In the main conference paper 'Cold-start and Interpretability: Turning Regular Expressions into Trainable Recurrent Neural Networks', we propose a method to convert regular expressions to a recurrent neural network. Regular expressions (RE) are one of the most widely used symbolic rules in natural language processing. They have good interpretability and high precision, but cannot learn from data to improve their performance as neural networks do. In comparison, neural networks have amazing accuracy when trained with sufficient labeled data, but do not work well when labeled data are scarce. In addition, neural networks are hard to interpret and cannot easily integrate external knowledge. Dr.

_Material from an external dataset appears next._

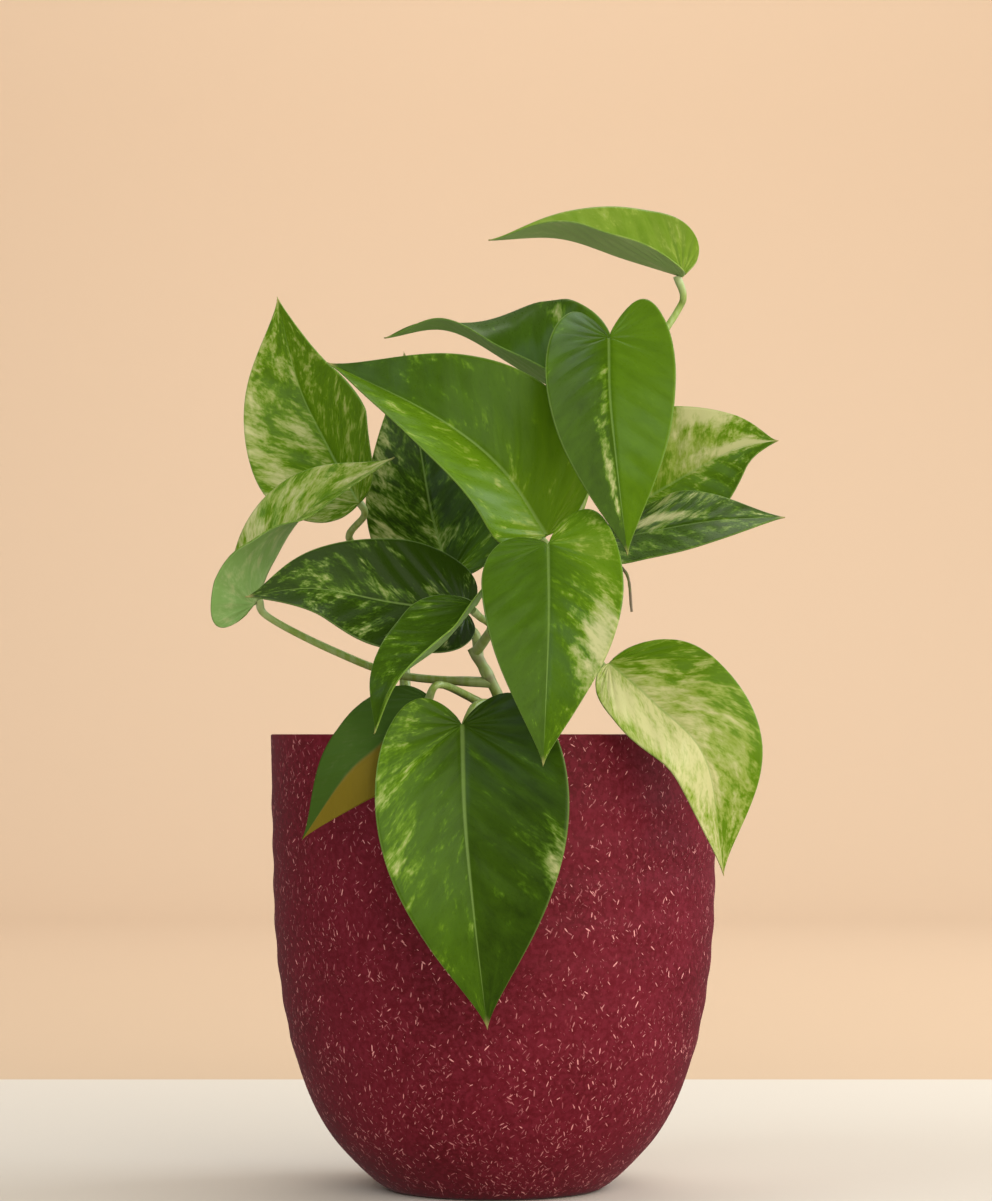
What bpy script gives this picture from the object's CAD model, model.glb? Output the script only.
"""Looks of the potted golden pothos: a ringed planter, its soil, three vines and fifteen leaves."""

import math
import random

import bmesh
import bpy
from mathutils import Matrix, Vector


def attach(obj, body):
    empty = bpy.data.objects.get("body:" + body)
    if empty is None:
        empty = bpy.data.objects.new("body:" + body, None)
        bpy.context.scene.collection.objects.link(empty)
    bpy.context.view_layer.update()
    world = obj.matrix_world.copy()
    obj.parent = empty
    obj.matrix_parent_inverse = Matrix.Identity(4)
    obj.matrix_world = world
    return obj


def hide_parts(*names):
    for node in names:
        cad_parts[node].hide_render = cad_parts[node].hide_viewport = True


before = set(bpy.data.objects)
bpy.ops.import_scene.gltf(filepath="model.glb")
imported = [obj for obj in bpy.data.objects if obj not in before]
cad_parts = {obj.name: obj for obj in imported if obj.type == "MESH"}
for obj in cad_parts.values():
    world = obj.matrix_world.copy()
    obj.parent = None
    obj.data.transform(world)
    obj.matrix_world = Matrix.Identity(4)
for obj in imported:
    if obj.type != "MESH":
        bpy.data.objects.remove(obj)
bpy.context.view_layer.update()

# Pot. A planter pressed from dyed plant-fibre composite, nearly straight at its flat-cut rim and round
# towards a small base, with shallow rings left by turning its mould. Pale slivers of husk show all over
# its surface.

MM = 0.001
POT_HEIGHT = 151 * MM
RIM_RADIUS = 75 * MM
RIM_EASE = 0.5 * MM
BELLY_RADIUS = 73.8 * MM
BELLY_HEIGHT = 105 * MM
BASE_RADIUS = 36 * MM
FOOT_HEIGHT = 14 * MM
BODY_ROUNDNESS = 3.9
FOOT_ROUNDNESS = 0.8
WALL = 4.5 * MM
RING_PITCH = 13.1 * MM
RING_HEIGHT = 0.34 * MM
RINGS_LOW = 42 * MM
RINGS = 7
POT_SIDES = 192
POT_ROW = 1.6 * MM
ROW_CROWDING = 1.02
FOOT_ROWS = (0.9 * MM, 0.35 * MM)
BASE_MIDDLE = 18 * MM
INNER_FLOOR = 8 * MM
INNER_MIDDLE = 20 * MM

POT_RED = (0.138, 0.0060, 0.0145, 1)
POT_BRIGHT = (0.215, 0.018, 0.036, 1)
POT_DEEP = (0.104, 0.0040, 0.0090, 1)
HUSK_PALE = (0.90, 0.36, 0.35, 1)
HUSK_RED = (0.30, 0.048, 0.064, 1)

HUSKS_PER_AREA = 400000
HUSK_LENGTH = 2.6 * MM
HUSK_WIDTH = 0.46 * MM
HUSK_HEIGHT = 0.06 * MM
HUSK_CLUSTERS = 75
FEWEST_HUSKS = 0.35
MOST_HUSKS = 1.65
SHORTEST_HUSK = 0.2
HUSK_STRAY = math.radians(2)
HUSK_LEAN = 1.1
LENGTH_RARITY = 2.0
PALE_RARITY = 2.6
SKIN_SIDES = 96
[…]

Tu’s group propose to convert the non-deterministic finite automata (NFAs) that are equivalent to REs to a trainable recurrent neural network, thus combining the advantages of symbolic rules and neural networks. The experiments on text classification show that the neural network converted from the RE system has similar performance to REs and much better performance than randomly initialized neural networks when there is no data; it has clear advantage in the low-resource scenarios; and it is comparable to neural networks when there are sufficient data. JiangChengyue, a class 2019 master student in Dr. Tu's group, is the first author of the paper, Leyan Inc. is the collaborator institute, and Dr. Tu is the corresponding author. The project is supported by Leyan Inc. and the National Natural Science Foundation of China.

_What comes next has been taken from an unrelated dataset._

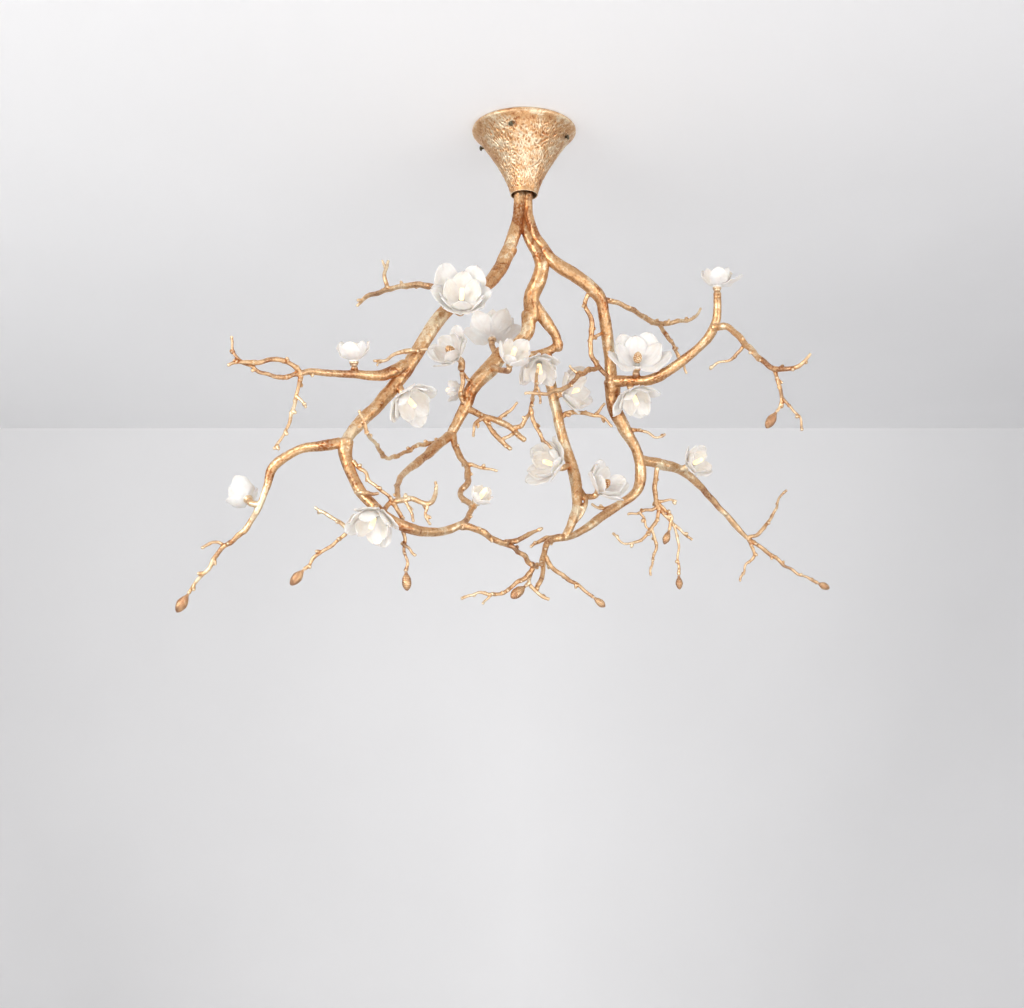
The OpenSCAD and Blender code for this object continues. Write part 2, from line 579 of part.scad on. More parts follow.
module inner_leads() {
    color("#f2f0ea") {
        stick([[15.4, 10, -14, lead_d], [13.4, 10, -14.4, lead_d], [10, 10, -22, lead_d],
            [10, 10, -62, lead_d], [10, 10, ferrule_t + 2 * seat_gap - trunk_top, lead_d]], 8);
        stick([[-19.4, -6, -10, lead_d], [-16, -6.4, -10.2, lead_d], [-4, -13.4, -12, lead_d],
            [12, -11.4, -12, lead_d], [15.4, -11, -12, lead_d]], 8);
    }
}

// -------------------------------------------------------------- branches
module trunk() {
    color(gilt) sticks([trunk_left, trunk_centre, trunk_right], limb_sides);
}

module left_limb() {
    color(gilt)
        difference() {
            union() {
                stick(left_limb_route, limb_sides);
                stalk(0);
                stalk(8);
            }
            bite(trunk_left, place(left_limb_route[0]));
        }
}

module centre_limb() {
    color(gilt)
        difference() {
            union() {
                sticks([centre_limb_route, loop_left, loop_right, loop_bar], limb_sides);
                stalk(5);
            }
            bite(trunk_centre, place(centre_limb_route[0]), reach = 3);
            bite(trunk_right, place(centre_limb_route[0]), reach = 3);
        }
}

module middle_branch() {
    color(gilt)
        difference() {
            union() {
                stick(middle_route, limb_sides);
                sticks([middle_strand_a, middle_strand_b]);
                stalk(2);
                stalk(3);
                stalk(4);
                stalk(7);
            }
            bite(loop_left, place(middle_route[0]));
            bite(loop_bar, place(middle_route[0]));
        }
}

module right_limb() {
    color(gilt)
        difference() {
            stick(right_limb_route, limb_sides);
            bite(trunk_right, place(right_limb_route[0]), reach = 3);
            bite(trunk_centre, place(right_limb_route[0]));
            bite(centre_limb_route, place(right_limb_route[0]), reach = 3);
        }
}

module right_lower_limb() {
    color(gilt)
        difference() {
            union() {
                stick(right_lower_route, limb_sides);
                sticks([right_lower_nub, right_side_nub]);
            }
            bite(right_limb_route, place(right_lower_route[0]));
        }
}

module left_arm() {
    color(gilt)
        difference() {
            union() {
                stick(left_arm_route, limb_sides);
                stalk(1);
            }
            bite(left_limb_route, place(left_arm_route[0]));
        }
}

module left_arm_twigs() {
    color(gilt)
        difference() {
            sticks([left_tip_a, left_tip_b, left_tip_up, left_hanging, left_hanging_side]);
            bite(left_arm_route, place(left_tip_a[0]));
        }
}

module left_limb_twigs() {
    color(gilt)
        difference() {
            sticks([upper_left, upper_left_up, upper_left_fork, small_upper, small_upper_fork]);
            bite(left_limb_route, place(upper_left[0]));
            bite(left_limb_route, place(small_upper[0]));
        }
}

module lower_left_arm() {
    color(gilt)
        difference() {
            union() {
                stick(lower_left_arm_route, limb_sides);
                stalk(9);
            }
            bite(left_limb_route, place(lower_left_arm_route[0]));
            bite(lower_left_route, place(lower_left_arm_route[0]));
        }
}

module left_bud_twig() {
    color(gilt)
        difference() {
            sticks([left_bud_route, left_bud_side]);
            bite(lower_left_arm_route, place(left_bud_route[0]));
        }
}

module lower_left_limb() {
    color(gilt)
        difference() {
            union() {
                stick(lower_left_route, limb_sides);
                stalk(10);
            }
            bite(left_limb_route, place(lower_left_route[0]));
        }
}

module crossing_twigs() {
    color(gilt)
        difference() {
            sticks([crossing_main, crossing_down, crossing_hanging, crossing_hanging_side,
                crossing_small, crossing_front, crossing_side, back_bud_a, back_bud_b]);
            bite(lower_left_route, place(crossing_front[1]), reach = 5);
            bite(centre_left_route, end_of(centre_left_route), twig_sides);
        }
}

module zigzag_twig() {
    color(gilt)
        difference() {
            union() {
                sticks([zigzag_route, zigzag_side]);
                stalk(11);
            }
            bite(middle_route, place(zigzag_route[0]));
            bite(lower_left_route, end_of(zigzag_route));
        }
}

module lower_centre_arm() {
    color(gilt)
        difference() {
            sticks([lower_centre_route, lower_centre_up, lower_centre_down]);
            bite(lower_left_route, place(lower_centre_route[0]));
            bite(zigzag_route, end_of(zigzag_route), twig_sides);
        }
}

module lower_centre_twigs() {
    color(gilt)
        difference() {
            sticks([cluster_stem, cluster_tip, cluster_right, cluster_link,
                cluster_down, cluster_bud_stub, cluster_left, cluster_left_side]);
            bite(right_lower_route, place(cluster_stem[0]));
            bite(centre_lower_route, place(cluster_stem[0]));
            bite(lower_centre_down, end_of(lower_centre_down), twig_sides);
        }
}

module centre_left_branch() {
    color(gilt)
        difference() {
            stick(centre_left_route);
            bite(middle_route, place(centre_left_route[0]));
            bite(zigzag_route, place(centre_left_route[0]), twig_sides, 1);
        }
}

module thin_twig() {
    color(gilt)
        difference() {
            stick(thin_route);
            bite(middle_route, place(thin_route[0]));
            bite(centre_left_route, place(thin_route[0]), twig_sides);
        }
}

module centre_twigs() {
    color(gilt)
        difference() {
            sticks([centre_twig_main, centre_twig_low, centre_twig_back, centre_twig_up,
                centre_twig_tall, centre_twig_tall_side, centre_twig_right, centre_twig_link]);
            bite(middle_route, place(centre_twig_main[0]));
            bite(middle_strand_a, place(centre_twig_main[0]), twig_sides);
        }
}

module centre_lower_limb() {
    color(gilt)
        difference() {
            union() {
                stick(centre_lower_route, limb_sides);
                stick(centre_lower_strand);
                stalk(6);
                stalk(12);
                stalk(13);
            }
            bite(loop_bar, place(centre_lower_route[0]));
            bite(right_lower_route, end_of(centre_lower_route));
        }
}

module centre_lower_twigs() {
    color(gilt)
        difference() {
            sticks([centre_lower_twig, centre_lower_fork]);
            bite(centre_lower_route, place(centre_lower_twig[0]));
        }
}

module right_arm() {
    color(gilt)
        difference() {
            union() {
                stick(right_arm_route, limb_sides);
                stalk(15);
                stalk(16);
                stalk(17);
            }
            bite(right_limb_route, place(right_arm_route[0]));
            bite(right_lower_route, place(right_arm_route[0]));
        }
}

module right_arm_twigs() {
    color(gilt)
        difference() {
            sticks([right_end, right_end_down, right_end_right, right_end_side]);
            bite(right_arm_route, place(right_end[0]));
        }
}

module upper_right_twig() {
    color(gilt)
        difference() {
            sticks([upper_right, upper_right_low]);
            bite(right_limb_route, place(upper_right[0]));
        }
}

module inner_right_twig() {
    color(gilt)
        difference() {
            sticks([inner_right, inner_right_link, inner_right_left, inner_right_side]);
            bite(right_limb_route, place(inner_right[0]));
            bite(right_limb_route, place(inner_right_link[0]));
            bite(right_limb_route, end_of(inner_right));
            bite(right_lower_route, end_of(inner_right));
            bite(right_arm_route, end_of(inner_right));
        }
}

module right_lower_arm() {
    color(gilt)
        difference() {
            union() {
                stick(right_lower_arm_route, limb_sides);
                stalk(14);
            }
            bite(right_lower_route, place(right_lower_arm_route[0]));
        }
}

module right_tip_twigs() {
    color(gilt)
        difference() {
            sticks([right_tip_up, right_tip_down, right_tip_right]);
            bite(right_lower_arm_route, place(right_tip_right[0]));
        }
}

module lower_right_twigs() {
    color(gilt)
        difference() {
            sticks([lower_right_stem, lower_right_a, lower_right_b, lower_right_c, lower_right_d,
                lower_right_e, lower_right_f, lower_right_g, lower_right_h]);
            bite(right_lower_arm_route, place(lower_right_stem[0]));
            bite(right_lower_route, place(lower_right_stem[0]), reach = 3);
        }
}

module leaf_buds() {
    color(gilt)
        for (b = buds)
            aim(end_of(b[0]) + seat_gap * unit(way_of(b[0])), way_of(b[0]))
                rotate_extrude($fn = 24)
                    polygon(concat([[0, 0], [2.5, 0]],
                        [for (k = [1:7]) let (s = k / 8)
                            [bud_d / 2 * b[1] * pow(sin(180 * pow(s, 0.8)), 0.8), bud_l * b[1] * s]],
                        [[0, bud_l * b[1]]]));
}

// --------------------------------------------------------- flower fittings
module flower_collars() {
    color(gilt)
        for (i = [0:len(flowers) - 1])
            at_flower(i)
                rotate_extrude($fn = 32)
                    polygon([[2, seat_gap], [stalk_d / 2, seat_gap], [collar_d / 2 - 1, collar_h / 2],
                        [collar_d / 2, collar_h - 2], [collar_d / 2, collar_h], [2, collar_h]]);
}

module lamp_holders() {
    color("#6f6f6c")
        for (i = [0:len(flowers) - 1])
            at_flower(i)
                translate([0, 0, collar_h + seat_gap]) cylinder(d = holder_d, h = holder_h, $fn = 32);
}

module capsule_lamps() {
    foot = collar_h + holder_h + 2 * seat_gap;
    color("#fff4d8")
        for (i = [0:len(flowers) - 1])
            if (len(search(i, coned)) == 0)
                at_flower(i)
                    translate([0, 0, foot]) {
                        cylinder(d = lamp_d, h = lamp_l - lamp_d / 2, $fn = 32);
                        translate([0, 0, lamp_l - lamp_d / 2]) sphere(d = lamp_d, $fn = 32);
                    }
}

module seed_cones() {
    foot = collar_h + holder_h + 2 * seat_gap;
    color(gilt)
        for (i = coned)
            at_flower(i)
                translate([0, 0, foot])
                    rotate_extrude($fn = 32)
                        polygon([[0, 0], [5, 0], [8, 4], [9, 9], [8, 14], [5.5, 18.5], [2.5, 21.5], [0, 22.5]]);
}

ceiling_plate();
canopy_shell();
canopy_screws();
hanger_tube();
hanger_nuts();
trunk_ferrule();
driver();
terminal_block();
inner_leads();
trunk();
left_limb();
centre_limb();
middle_branch();
right_limb();
right_lower_limb();
left_arm();
left_arm_twigs();
left_limb_twigs();
lower_left_arm();
left_bud_twig();
lower_left_limb();
crossing_twigs();
zigzag_twig();
lower_centre_arm();
lower_centre_twigs();
centre_left_branch();
thin_twig();
centre_twigs();
centre_lower_limb();
centre_lower_twigs();
right_arm();
right_arm_twigs();
upper_right_twig();
inner_right_twig();
right_lower_arm();
right_tip_twigs();
lower_right_twigs();
leaf_buds();
flower_collars();
lamp_holders();
capsule_lamps();
seed_cones();
for (i = [0:len(flowers) - 1])
    flower(i);
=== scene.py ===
"""Branch chandelier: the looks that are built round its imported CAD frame.

Gilded cast branches hang from a flared canopy and carry porcelain magnolias with small
capsule lamps. Lengths in the tables are millimetres in the frame of the CAD: the origin is
the ceiling plane on the canopy's axis, +Z is up and -Y faces the room. Every branch is a
closed surface carried along a route, so a new twig needs one line in BRANCHES.
"""

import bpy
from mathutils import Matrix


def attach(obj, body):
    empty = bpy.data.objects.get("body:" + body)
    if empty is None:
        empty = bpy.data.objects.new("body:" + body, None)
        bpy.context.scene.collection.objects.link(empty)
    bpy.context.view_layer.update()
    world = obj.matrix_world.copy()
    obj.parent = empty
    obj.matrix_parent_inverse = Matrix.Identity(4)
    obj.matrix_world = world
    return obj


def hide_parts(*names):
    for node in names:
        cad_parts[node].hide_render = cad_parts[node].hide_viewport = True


bl_info = {
    "name": "Branch chandelier",
    "version": (1, 0, 0),
    "blender": (4, 5, 0),
    "location": "3D View > Sidebar > Chandelier",
    "description": "Gilded branches, canopy and porcelain magnolias built round a CAD frame",
    "category": "Object",
}

import math

import bmesh
import bpy
import numpy as np

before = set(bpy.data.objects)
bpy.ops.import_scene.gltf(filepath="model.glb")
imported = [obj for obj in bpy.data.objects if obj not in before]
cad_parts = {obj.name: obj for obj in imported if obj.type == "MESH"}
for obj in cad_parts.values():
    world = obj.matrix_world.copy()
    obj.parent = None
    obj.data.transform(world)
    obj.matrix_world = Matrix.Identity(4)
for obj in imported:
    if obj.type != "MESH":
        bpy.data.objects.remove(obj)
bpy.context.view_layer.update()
MM = 0.001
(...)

Figure | The framework proposed by the paper
In the main conference paper 'Adversarial Attack and Defense of Structured Prediction Models', we study adversarial example generation on natural language structured prediction problems. Adversarial examples are those that the predictor is prone to make errors and finding adversarial samples can help improve the accuracy and robustness of the predictor. Most existing methods of generating adversarial examples only work for classification tasks in computer vision and natural language processing and are not designed for structured prediction tasks. Prof Tu’s research group propose a reinforcement learning based framework to generate adversarial examples, which surpasses previous methods and has the advantages of being a blackbox and online attacker and capable of generating variable-length sentences. HanWenjuan, a 2020 PhD alumna (now a postdoctoral fellow at the National University of Singapore), and ZhangLiwen , a class 2018 PhD student in Dr. Tu's research group, are the co-first authors of this paper, and Dr. Tu is the corresponding author. The project is supported by the National Natural Science Foundation of China.

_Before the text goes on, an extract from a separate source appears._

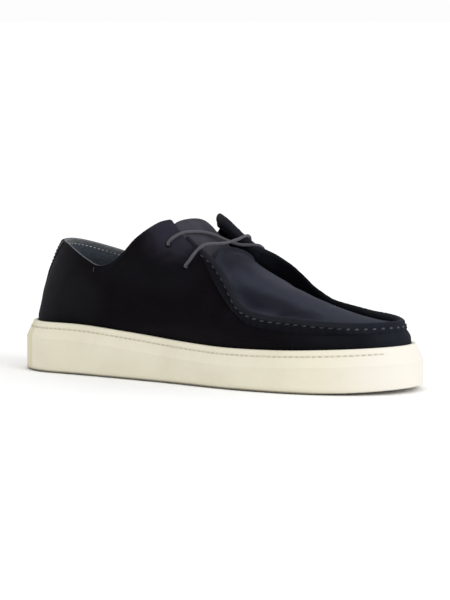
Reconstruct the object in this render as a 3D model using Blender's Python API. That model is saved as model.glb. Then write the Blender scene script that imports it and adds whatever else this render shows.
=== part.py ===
"""Right shoe of a pair: a laced moccasin-toe sneaker on a thick cup sole.

+X points to the toe, +Y to the medial side and +Z up. The origin lies on the
floor, under the middle of the outsole. Lengths in the tables are millimetres.
"""

import math
from collections import namedtuple

import bmesh
import bpy
import numpy as np

MM = 0.001

# Driving dimensions, in metres.
OUTSOLE_LENGTH = 0.300
HEEL_ROUND = 0.127
TOE_ROUND = 0.213
ROUND_POWER = 2.06
TOE_SPRING = 0.004
TOE_SPRING_START = 0.74
RIM_INSET = 0.0052
RIM_WIDTH = 0.0026
SHOULDER_DROP = 0.0105
CUP_DEPTH = 0.012
GAP = 0.0004
TREAD_DEPTH = 0.002
TREAD_BORDER = 0.009
TREAD_WIDTH = 0.0035
UPPER_WALL = 0.0022
FLAP_WALL = 0.0038
COLLAR_BACK_X = -0.1245
SEAM_TOE_X = 0.1403
TOP_EDGE_POWER = 0.90
SEAM_INSET = 0.0032
SEAM_RADIUS = 0.0028
SEAM_DEPTH = 0.0028
SEAM_START_LATERAL = 0.432
SEAM_START_MEDIAL = 0.403
PLUG_START = 0.515
PLUG_WALL = 0.0024
PLUG_END_REACH = 0.0075
PLUG_END_RISE = 0.45
TONGUE_WALL = 0.003
TONGUE_RADIUS = 0.050
TONGUE_TIP_ROUND = 0.10
INSOLE_THICKNESS = 0.0045
INSOLE_SEAT_GAP = 0.0003
LACE_RADIUS = 0.0014
EYELET_RADIUS = 0.0019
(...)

Figure | The framework proposed by the paper
In the main conference paper 'AIN: Fast and Accurate Sequence Labeling with Approximate Inference Network', we study a fast parallelizable method for sequence labeling. Sequence labeling is a fundamental task in natural language processing, widely used in real-world applications such as search advertisement recommendation and e-commerce. In these applications, we sometimes require very fast sequence labelers to handle user requests and promote user experience. One of the main approaches to sequence labeling is the CRF model. CRF inference algorithms such as the Viterbi algorithm contain sequential computation and cannot achieve word-level parallelization. Dr. Tu’s research group apply Mean-Field Variational Inference (MFVI) to approximately decode the CRF model, which iteratively passes messages among neighboring labels to update their predicted distributions until convergence. They turn MFVI into a recurrent neural network in which word-level parallelization becomes possible. Empirical results show that the approach achieves almost the same average accuracy as CRF and is significantly faster than the traditional CRF approach. WangXinyu, a class 2020 PhD student in Dr. Tu's group, is the first author of the paper, Alibaba DAMO Academy is the collaborator institute, and Dr. Tu is the corresponding author. The project is supported by Alibaba DAMO Academy and the National Natural Science Foundation of China.
Figure | A comparison of the traditional Viterbi algorithm (left) and the algorithm proposed by this paper (right)